Questions about Humour
Short answers, pulled from the story.
What does the word humour mean and where does it come from?
Humour is the tendency of experiences to provoke laughter and provide amusement. The term derives from the humoral medicine of the ancient Greeks, who taught that the balance of body fluids called humours controlled human health and emotion. The Latin humor meant body fluid.
What is the benign-violation theory of humour?
The benign-violation theory, endorsed by Peter McGraw, says humour only occurs when something seems wrong, unsettling, or threatening, but simultaneously seems okay, acceptable, or safe. It frames humour as a way to remove the awkward or uneasy feeling of social interactions.
What are the four styles of humour in psychology?
Research proposes two types of humour, adaptive and maladaptive, each with two styles, making four in total. Adaptive humour consists of affiliative and self-enhancing styles, while maladaptive humour consists of aggressive and self-defeating styles.

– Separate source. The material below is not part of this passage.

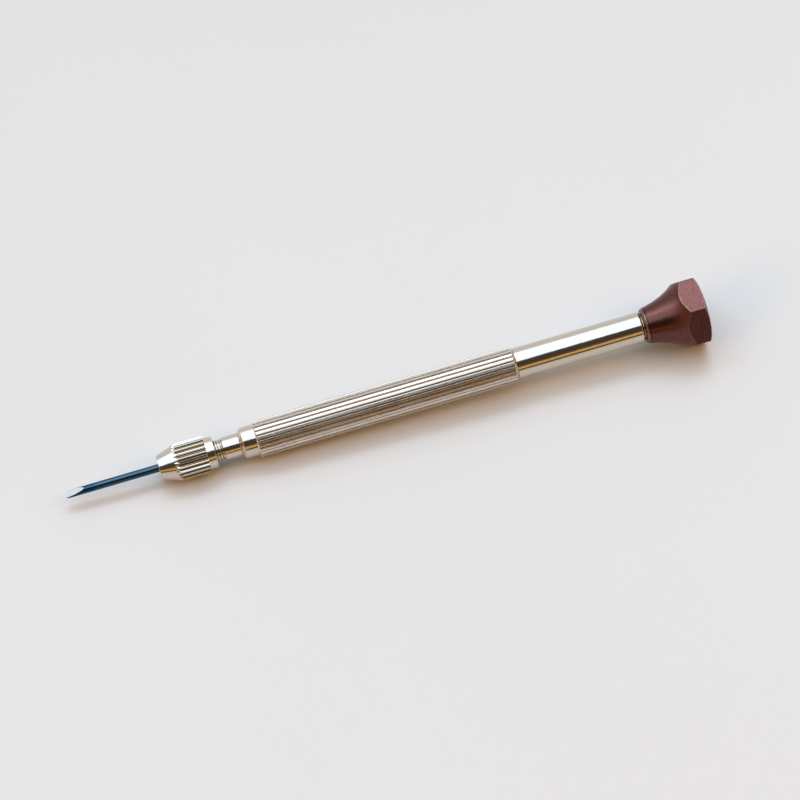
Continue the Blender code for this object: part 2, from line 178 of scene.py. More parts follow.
# %% [markdown]
# ## From a grid to a mesh
#
# A grid whose columns wrap round becomes a tube. If its rows wrap too, it is a ring with a bore.
# If the first and last rows have radius zero, they are poles, and their doubled points are
# merged so that the surface is closed.


# %% Grid to mesh
def grid_faces(rows, columns, wrap_rows):
    """Corner numbers of the quads between neighbouring rows and columns; columns always wrap."""
    last = rows if wrap_rows else rows - 1
    i, j = np.meshgrid(np.arange(last), np.arange(columns), indexing="ij")
    i2, j2 = (i + 1) % rows, (j + 1) % columns
    return np.stack([i * columns + j, i2 * columns + j, i2 * columns + j2, i * columns + j2], -1)


def add_piece(name, points, body, materials, replaces, wrap_rows=False, sharp=35,
              face_material=None, attributes=()):
    """Make a closed mesh from a grid of points and hang it on its CAD body."""
    rows, columns = points.shape[:2]
    faces = grid_faces(rows, columns, wrap_rows)
    mesh = bpy.data.meshes.new(name)
    mesh.from_pydata(points.reshape(-1, 3).tolist(), [], faces.reshape(-1, 4).tolist())
    for material in materials:
        mesh.materials.append(material)
    if face_material is not None:
        mesh.polygons.foreach_set("material_index", face_material.reshape(-1).astype(np.int32))
    for label, values in attributes:
        layer = mesh.attributes.new(label, "FLOAT", "POINT")
        layer.data.foreach_set("value", values.reshape(-1).astype(np.float32))
    bm = bmesh.new()
    bm.from_mesh(mesh)
    bmesh.ops.remove_doubles(bm, verts=bm.verts, dist=1e-8)
    bmesh.ops.recalc_face_normals(bm, faces=bm.faces)
    bm.to_mesh(mesh)
    bm.free()
    mesh.shade_smooth()
    mesh.set_sharp_from_angle(angle=math.radians(sharp))
    piece = bpy.data.objects.new(name, mesh)
    bpy.context.scene.collection.objects.link(piece)
    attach(piece, body)
    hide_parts(*replaces)
    print(f"{name}: {len(mesh.polygons)} faces, on {body}")
    return piece


# %% [markdown]
# ## Finishes
#
# Every finish starts from the Principled shader. Numbers that are the same all over are set on
# its own sockets. What changes from place to place, such as grain, polish marks and colour, is a
# pattern on Object coordinates, which on these pieces are metres in the tool's own frame. A
# noise stretched along one axis gives drawing or turning lines.


# %% Node helpers
class Finish:
    """A material under construction: its tree, its shader and the coordinates it reads."""

    def __init__(self, name, colour, roughness, metallic=1.0, **sockets):
        self.material = bpy.data.materials.new(name)
        self.material.use_nodes = True
        self.tree = self.material.node_tree
        self.shader = self.tree.nodes["Principled BSDF"]
        self.shader.inputs["Base Color"].default_value = (*colour, 1)
        self.shader.inputs["Roughness"].default_value = roughness
        self.shader.inputs["Metallic"].default_value = metallic
        for socket, value in sockets.items():
            self.shader.inputs[socket.replace("_", " ")].default_value = value
        self.place = self.add("ShaderNodeTexCoord").outputs["Object"]

    def add(self, kind, inputs=(), **settings):
        """Add a node, set its settings, and set or link its inputs."""
        node = self.tree.nodes.new(kind)
        for key, value in settings.items():
            setattr(node, key, value)
        for key, value in dict(inputs).items():
            if isinstance(value, bpy.types.NodeSocket):
                self.tree.links.new(value, node.inputs[key])
            else:
                node.inputs[key].default_value = value
        return node

    def noise(self, per_mm, detail=3.0, roughness=0.5):
        """Noise with the given number of cells per millimetre along x, y and z, from 0 to 1."""
        scaled = self.add("ShaderNodeMapping", {"Vector": self.place,
                                                "Scale": [n / MM for n in per_mm]})
        field = self.add("ShaderNodeTexNoise", {"Vector": scaled.outputs["Vector"], "Scale": 1.0,
                                                "Detail": detail, "Roughness": roughness})
        return field.outputs["Fac"]

    def spread(self, value, low, high, from_low=0.3, from_high=0.7):
        """Map a 0 to 1 pattern to a range of values."""
        node = self.add("ShaderNodeMapRange", {"Value": value, "From Min": from_low,
                                               "From Max": from_high, "To Min": low,
                                               "To Max": high})
        return node.outputs["Result"]

    def blend(self, share, first, second):
        """Mix two colours by a share from 0 to 1."""
        node = self.add("ShaderNodeMix", data_type="RGBA")
        self.tree.links.new(share, node.inputs["Factor"])
        for socket, colour in ((node.inputs[6], first), (node.inputs[7], second)):
            if isinstance(colour, bpy.types.NodeSocket):
                self.tree.links.new(colour, socket)
            else:
                socket.default_value = (*colour, 1)
        return node.outputs[2]

    def bump(self, height, depth_mm):
        """Raise the surface by a 0 to 1 pattern times a depth."""
        node = self.add("ShaderNodeBump", {"Height": height, "Distance": depth_mm * MM,
                                           "Strength": 1.0})
        self.set(Normal=node.outputs["Normal"])

    def sum(self, first, second, share):
        """First pattern plus a share of the second."""
        node = self.add("ShaderNodeMath", {0: second, 1: share, 2: first},
                        operation="MULTIPLY_ADD")
        return node.outputs[0]

    def set(self, **links):
        """Link sockets of the shader."""
        for socket, value in links.items():
            self.tree.links.new(value, self.shader.inputs[socket.replace("_", " ")])


# %% [markdown]
# ### Bright nickel
#
# The chuck, its stem and the rear tube are brass, polished and then plated with nickel. Nickel is
# a slightly yellow mirror. What keeps it from looking like chrome is a faint haze of polishing
# marks round the piece and a few soft patches of handling, so the roughness carries both and the
# bump stays tiny.


# %% Bright nickel
def bright_nickel():
    """Warm mirror plate with polishing marks, a slight waviness, and painted shade in the recesses.
    """
    plate = Finish("bright_nickel", (0.78, 0.73, 0.655), 0.1)
    rings = plate.noise((14, 0.6, 0.6), detail=4)
    waves = plate.noise((3.4, 2.0, 2.0), detail=4)
    patches = plate.noise((0.25, 0.5, 0.5), detail=2)
    plate.set(Roughness=plate.spread(plate.sum(patches, rings, 0.35), 0.04, 0.11, 0.4, 0.95))
    clean = plate.blend(patches, (0.68, 0.615, 0.535), (0.75, 0.69, 0.61))
    # Painted shade: the deeper a point lies in a flute or thread, the nearer its colour comes to
    # dark brown.
    recess_shade = plate.add("ShaderNodeAttribute", attribute_name="recess_shade").outputs["Fac"]
    plate.set(Base_Color=plate.blend(plate.spread(recess_shade, 0, 0.95, 0.5, 1.0), clean,
                                     (0.20, 0.125, 0.07)))
    plate.bump(plate.sum(waves, rings, 0.08), 0.010)
    return plate.material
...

Adaptive styles link to better wellbeing, and maladaptive styles link to higher anxiety and depression.
How did ancient Greek philosophers explain humour?
Western humour theory begins with Plato, who in the Philebus attributed to Socrates the view that the essence of the ridiculous is ignorance in the weak who cannot retaliate when ridiculed. Aristotle later suggested in the Poetics that an ugliness which does not disgust is fundamental to humour.
Does humour make someone more attractive as a partner?
Women rate humorous men as more desirable for a serious relationship or marriage, but only when those men are also physically attractive. Self-deprecating humour can increase desirability when other variables are favourable, though funny men are also perceived as less intellectual and less honest.
What did studies find about humour and pain tolerance?
A 1994 study by Karen Zwyer, Barbara Velker, and Willibald Ruch used the cold pressor test and found that participants who watched a humorous video clip showed higher pain thresholds and tolerance afterward. There was no significant difference between the cheerfulness, exhilaration, and humour-production groups.
How is humour viewed in Chinese culture?
Confucianist and Neo-Confucian orthodoxy traditionally looked down on humour as subversive or unseemly, though the Analects shows the Master fond of self-deprecation. During the 1930s, Lin Yutang's transliteration youmo caught on as a new term for humour, and forms of humour have flourished again since social liberalisation in the 1980s.